Seemed counter-intuitive at the time, until I took a ride with a friend that was driving in the Speed World Challenge at the time. I noticed that at the exit of slow speed turns, he would "see-saw" at the steering wheel. I was a bit puzzled, since throughout my entire career we were told "smooth is fast," and here he is, the prior year's SWC rookie of the year, at one time my instructor, who repeated that mantra to me before, doing exactly the opposite. So I asked him about it once we pitted the car, and he said, basically, at the limit of the tire's available grip, you can temporarily increase the amount of lateral grip available to you by straightening out the wheel a little bit and then return it back to the previous "set" position, and if you do this rapidly in very small increments, you can continue to keep the suspension "set" without unloading the weight of the car, but decrease the lateral load on the tire enough to keep it from "losing grip" by going PAST the optimum slip angle of the tires.

So perhaps the way I explained it in the previous post does not describe the process in the correct manner, but the basic concept is the same. You can prevent either end of the car from losing grip, or going into "understeer" or "oversteer," by sort of "chopping" at the wheels a little bit at a time. But you must do this just right before the tire transitions from static to kinetic grip, otherwise the benefit of it to "going fast" is all but eliminated once you're in kinetic friction (because the act of straightening out the tires will only bring it back from kinetic friction coefficient to static, rather than move that boundary to a higher speed threshold).

But, regardless, in order to execute said maneuver, you must be able to FEEL the car right before either end of the tire looses grip, and do the see-sawing of the wheel before the car pushes or starts a spin. And that ability comes from having done a tone of wet skidpad or karting IMO, since both will give you more opportunity to explore that boundary and find ways to expand it without wadding up your car. If you can feel the level of grip on the contact patch through your hands (for the front wheels) and your @ss (for the rear wheels), and you can accurately predict when either end is going to lose grip, then you can safely try and see if you can retain more speed from turn-in to exit by carrying more speed into the turn and using your hands to "add grip*."

*Using your hands to add grip is still the most accurate and easiest way to visualize what I'm talking about, even though it technically and logically does not make sense.
Yeah, I wasn't sure if this is what you meant exactly. This is a very, very advanced technique. Hugely, HUGELY helpful in a FWD car. I think the best way to describe this is in a single sentence, not an essay.

You are correlating the maximum amount of grip with the minimum amount of steering.

When you reach the limit of grip the best thing to do, assuming the front of the car is washing out first (that is HUGELY important), is to reduce the steering angle. You will keep the same arc and scrub off less speed. If you are driving competitively it also saves wear on the fronts and makes the car more adjustable to other cars.
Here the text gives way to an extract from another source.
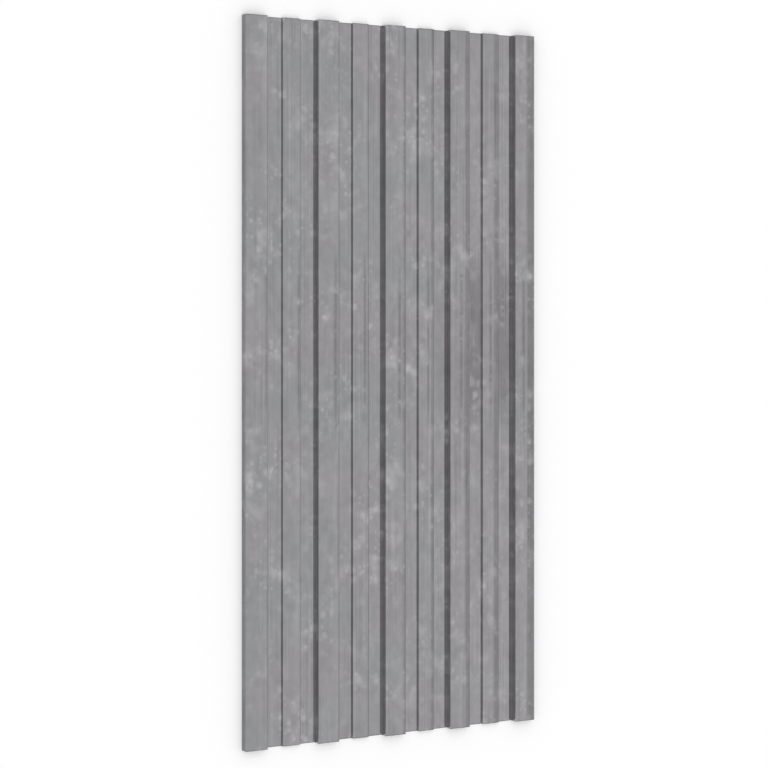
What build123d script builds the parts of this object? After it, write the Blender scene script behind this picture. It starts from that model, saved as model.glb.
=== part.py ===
# Ribbed galvanised cladding sheet: one strip of thin steel, roll-formed so that
# high flat-topped ribs alternate with low ones, with a narrow flat valley between.
#
# The sheet lies as it would on a level floor. X runs across the ribs, Y along them,
# and Z is up. The origin is the centre of its footprint, and the valleys rest on Z = 0.

from build123d import *
import os

# Strip and cut length, in millimetres like every size here
SHEET_LENGTH = 1000.0
STEEL_THICKNESS = 0.5

# Where the ribs run: a high one on the middle line, and two more on each side
INNER_RIB_PITCH = 101.5
OUTER_RIB_PITCH = 105.5

# High ribs, measured on the upper face
HIGH_CROWN_WIDTH = 31.0
HIGH_SHOULDER_RISE = 10.45
HIGH_CROWN_BOW = 0.55
HIGH_WEB_RUN = 1.5

# Low ribs, midway between the high ones
INNER_LOW_CROWN_WIDTH = 24.2
OUTER_LOW_CROWN_WIDTH = 26.0
LOW_SHOULDER_RISE = 3.8
LOW_CROWN_BOW = 0.45
LOW_WEB_RUN = 0.6

# The two long edges are the outer webs of the last high ribs, splayed a little more
EDGE_WEB_RUN = 2.5

# The rolls bend the strip round a small radius. The upper face is the outside of the bend at
# a shoulder, and its inside at a foot.
INSIDE_BEND_RADIUS = 0.5
OUTSIDE_BEND_RADIUS = INSIDE_BEND_RADIUS + STEEL_THICKNESS

# How near a corner has to lie to a level to count as standing on it
SAME_LEVEL = 0.05


class Rib:
    """One rib of the section, as it shows on the sheet's upper face."""

    def __init__(self, centre, crown_width, rise, bow, web_run):
        self.left_shoulder = (centre - crown_width / 2, STEEL_THICKNESS + rise)
        self.right_shoulder = (centre + crown_width / 2, STEEL_THICKNESS + rise)
        self.crest = (centre, STEEL_THICKNESS + rise + bow)
        self.left_foot = (self.left_shoulder[0] - web_run, STEEL_THICKNESS)
        self.right_foot = (self.right_shoulder[0] + web_run, STEEL_THICKNESS)


def high_rib(centre):
    return Rib(centre, HIGH_CROWN_WIDTH, HIGH_SHOULDER_RISE, HIGH_CROWN_BOW, HIGH_WEB_RUN)


def low_rib(centre, crown_width):
    return Rib(centre, crown_width, LOW_SHOULDER_RISE, LOW_CROWN_BOW, LOW_WEB_RUN)


def ribs_left_to_right():
    """High and low ribs in turn, the same on both sides of the middle line."""
    outer_high = INNER_RIB_PITCH + OUTER_RIB_PITCH
    inner_low = INNER_RIB_PITCH / 2
    outer_low = INNER_RIB_PITCH + OUTER_RIB_PITCH / 2
    right_half = [
        low_rib(inner_low, INNER_LOW_CROWN_WIDTH),
        high_rib(INNER_RIB_PITCH),
        low_rib(outer_low, OUTER_LOW_CROWN_WIDTH),
        high_rib(outer_high),
    ]
    left_half = [
        high_rib(-outer_high),
        low_rib(-outer_low, OUTER_LOW_CROWN_WIDTH),
        high_rib(-INNER_RIB_PITCH),
        low_rib(-inner_low, INNER_LOW_CROWN_WIDTH),
    ]
    return left_half + [high_rib(0)] + right_half


def corners_at_level(line, levels):
    return line.vertices().filter_by(lambda corner: any(abs(corner.Y - level) < SAME_LEVEL for level in levels))


def upper_face_line(ribs):
    """The section's upper face as one line from the left edge to the right edge."""
    with BuildLine() as line:
        Line((ribs[0].left_shoulder[0] - EDGE_WEB_RUN, 0), ribs[0].left_shoulder)
        for rib, next_rib in zip(ribs, ribs[1:]):
            ThreePointArc(rib.left_shoulder, rib.crest, rib.right_shoulder)
            Line(rib.right_shoulder, rib.right_foot)
            Line(rib.right_foot, next_rib.left_foot)
            Line(next_rib.left_foot, next_rib.left_shoulder)
        ThreePointArc(ribs[-1].left_shoulder, ribs[-1].crest, ribs[-1].right_shoulder)
        Line(ribs[-1].right_shoulder, (ribs[-1].right_shoulder[0] + EDGE_WEB_RUN, 0))
        fillet(corners_at_level(line, [STEEL_THICKNESS]), INSIDE_BEND_RADIUS)
        shoulder_levels = [rib.left_shoulder[1] for rib in ribs]
        fillet(corners_at_level(line, shoulder_levels), OUTSIDE_BEND_RADIUS)
    return line.wires()[0]


def ribbed_sheet():
    """The rolled section, one steel thickness deep all along, run the sheet's length.

    The two long edges are dressed level, so they stand on the floor with the valleys.
    """
    upper_face = upper_face_line(ribs_left_to_right())
    section_outline = upper_face.offset_2d(STEEL_THICKNESS, side=Side.RIGHT, closed=True)
    with BuildPart() as sheet:
        with BuildSketch(Plane.XZ):
            add(section_outline)
            make_face()
        extrude(amount=SHEET_LENGTH / 2, both=True)
        split(bisect_by=Plane.XY, keep=Keep.TOP)
    return sheet.part


os.makedirs("parts", exist_ok=True)
sheet = ribbed_sheet()
sheet.label = "ribbed_sheet"
export_step(sheet, "parts/ribbed_sheet.step")
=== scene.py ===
# %% [markdown]
# # A ribbed galvanised sheet
#
# The object is one strip of thin zinc-coated steel that has run through a roll former. High
# flat-topped ribs alternate with low ones, and a narrow flat valley lies between each pair. It
# rests on the floor as it would lie unheld: X runs across the ribs, Y along them, and Z is up.
#
# The lesson loads the construction model as a fixed frame, rolls a finer skin from the same
# sizes with Geometry Nodes, gives it a zinc finish, and sets the studio and the camera.

import bpy
from math import atan2, cos, radians, sin, tan
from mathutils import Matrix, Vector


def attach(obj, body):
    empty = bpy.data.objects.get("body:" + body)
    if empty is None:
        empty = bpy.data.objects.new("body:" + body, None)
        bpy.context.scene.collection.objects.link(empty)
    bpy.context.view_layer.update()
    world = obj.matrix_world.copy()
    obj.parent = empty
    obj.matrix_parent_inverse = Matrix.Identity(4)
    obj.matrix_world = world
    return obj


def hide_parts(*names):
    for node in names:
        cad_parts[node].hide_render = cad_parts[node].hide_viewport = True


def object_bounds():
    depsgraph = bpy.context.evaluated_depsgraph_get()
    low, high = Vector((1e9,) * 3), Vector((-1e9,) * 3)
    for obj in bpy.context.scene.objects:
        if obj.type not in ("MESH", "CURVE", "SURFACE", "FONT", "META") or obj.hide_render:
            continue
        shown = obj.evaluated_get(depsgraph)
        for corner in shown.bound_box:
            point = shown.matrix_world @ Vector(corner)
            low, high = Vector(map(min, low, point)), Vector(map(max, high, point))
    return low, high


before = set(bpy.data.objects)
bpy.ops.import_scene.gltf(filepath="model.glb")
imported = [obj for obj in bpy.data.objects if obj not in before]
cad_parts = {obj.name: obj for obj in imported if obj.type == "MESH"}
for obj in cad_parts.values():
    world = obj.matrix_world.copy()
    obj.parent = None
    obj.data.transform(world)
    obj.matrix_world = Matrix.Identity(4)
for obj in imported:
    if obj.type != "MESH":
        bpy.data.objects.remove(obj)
cad_low, cad_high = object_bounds()
MM = 0.001
print("frame box in mm:", [round(v / MM, 2) for v in (*cad_low, *cad_high)])

# %% [markdown]
# ## Writing nodes as sums
#
# A node tree is easier to read as an expression than as a list of boxes and wires. One small
# class holds a socket. Its operators add Math nodes for numbers and Vector Math nodes for
# vectors, so `1 - mask * 0.3` builds two nodes. Every other node comes from one function, which
# takes its type, its settings and its sockets. Both serve the geometry tree as well as the
# material and the world, because all three kinds of tree share these nodes.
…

The best way to think of it is like this. When driving a perfectly balanced rwd car, lets say an S2000, around constant radius sweepers ie: Turn 2 at WSIR, the car should be in a perfect 4 wheel slide. The only steering necessary is slight countersteer when the rear starts giving up quicker than the front. When you say to reduce steering, you are doing the EXACT same thing, just for the opposite end of the car. Think of it as countersteer for understeer (if that makes sense LOL).

However none of this adds grip, the goal is to remain at a constant grip throughout the corner because while it is not possible to add extra grip, it is possible to lose it. I'd love to see that telemetry if you have it.

One final way to look at this and what the normal drivers reaction is and then I'll shut up. When your car loses grip at the front end, the car goes straight. What most people do is add more steering and more brakes. Think of this like bicep curls. When the car is understeering it is like your last rep. You are struggling to get it up but are failing half way. Adding more steering is like adding more weight. You are requesting more grip that wasn't there in the first place. If brakes are added in the extra steering angle eventually grabs and there you have snap oversteer.